05 dezembro 2007
Liberalismo e Marxismo
(também postado n'O Insurgente)
Recorrentemente aparece alguém algures que tenta comparar o liberalismo ao marxismo. Se no caso do marxismo já é relativamente errado encará-lo como uma corrente única, no caso do liberalismo é um tremendo equívoco, como referiu aqui, acertadamente, o RAF. De qualquer modo, é interessante analisar as razões que levam alguns a fazer esta comparação. Deixando de lado aqueles que se limitam a aplicar a etiqueta "marxista" ao liberalismo, ou por vezes até a alvos liberais específicos, como se fosse um palavrão ou uma ofensa pré-adolescente, podemos classificar a comparação da seguinte forma:
- As acusações são normalmente de (1) determinismo económico, (2) construtivismo social e/ou (3) racionalismo utópico, características quase consensuais do marxismo
- Os alvos são tipicamente as correntes liberais mais sistemáticas intelectualmente, como o "libertarianism" americano, o objectivismo ou o liberalismo do século XX (com influência de Mises, Hayek ou Friedman, entre outros, que alguns críticos apelidam de "neoliberalismo", embora o termo esteja bastante abastardado)
O construtivismo social é uma acusação perfeitamente infundada. A liberdade individual defendida por todas as correntes liberais tem raízes pré-políticas. É defendida como um bem em si mesmo e não como um passo na construção de alguma sociedade ideal. Podemos, por indução, verificar que os resultados que esta liberdade traz são positivos. Mas a defesa dessa liberdade permaneceria mesmo que os não trouxesse. Já o construtivismo marxista é real. No seguimento do seu ponto de partida essencialmente determinista, como vimos acima, o marxismo defende que se deve activamente procurar uma revolução que altere as condicionantes económicas, com vista à construção da tal sociedade ideal. Neste contexto, a defesa da acção colectiva marxista depende sempre do objectivo final a construir. O fim justifica os meios.

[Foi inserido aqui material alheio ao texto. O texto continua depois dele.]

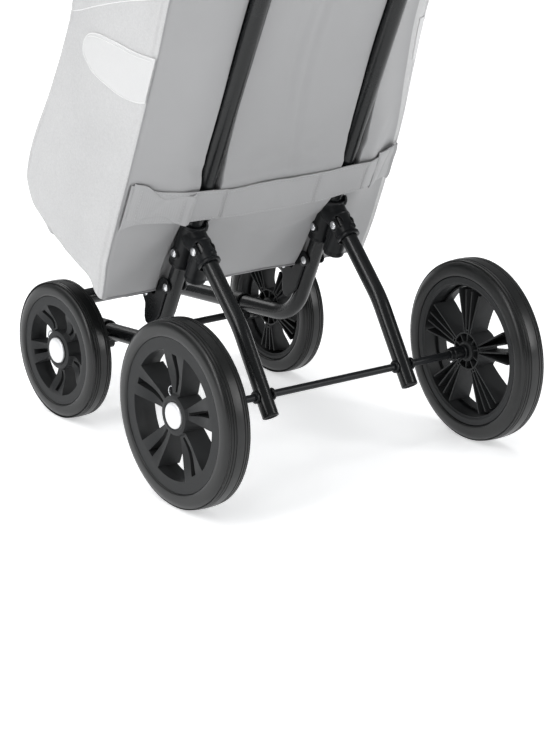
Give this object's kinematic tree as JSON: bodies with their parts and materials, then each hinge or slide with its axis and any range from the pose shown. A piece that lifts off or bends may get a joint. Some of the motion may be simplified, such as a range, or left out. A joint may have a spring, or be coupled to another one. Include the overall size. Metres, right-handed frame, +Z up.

O racionalismo utópico é no fundo uma questão etimológica. É uma acusação feita essencialmente ao ramo objectivista. Existe um enorme mal-entendido na atribuição a Ayn Rand do adjectivo "racionalista". O objectivismo está muito mais próximo do empirismo (p.ex. John Locke) do que do racionalismo (p.ex. Descartes). A linha epistemológica do objectivismo vem na tradição aristotélica, incluindo alguns dos seus desenvolvimentos tomistas e do iluminismo. Já o marxismo vai buscar a sua reputação "racionalista" pelo carácter pretensamente científico. Esta confusão é materializada, por exemplo, na matriz de Pournelle, que coloca objectivistas e comunistas no extremo "racionalista" da matriz; embora em extremos opostos no eixo do "estatismo" (o que já em si está mal, tendo em conta que Rand era minarquista).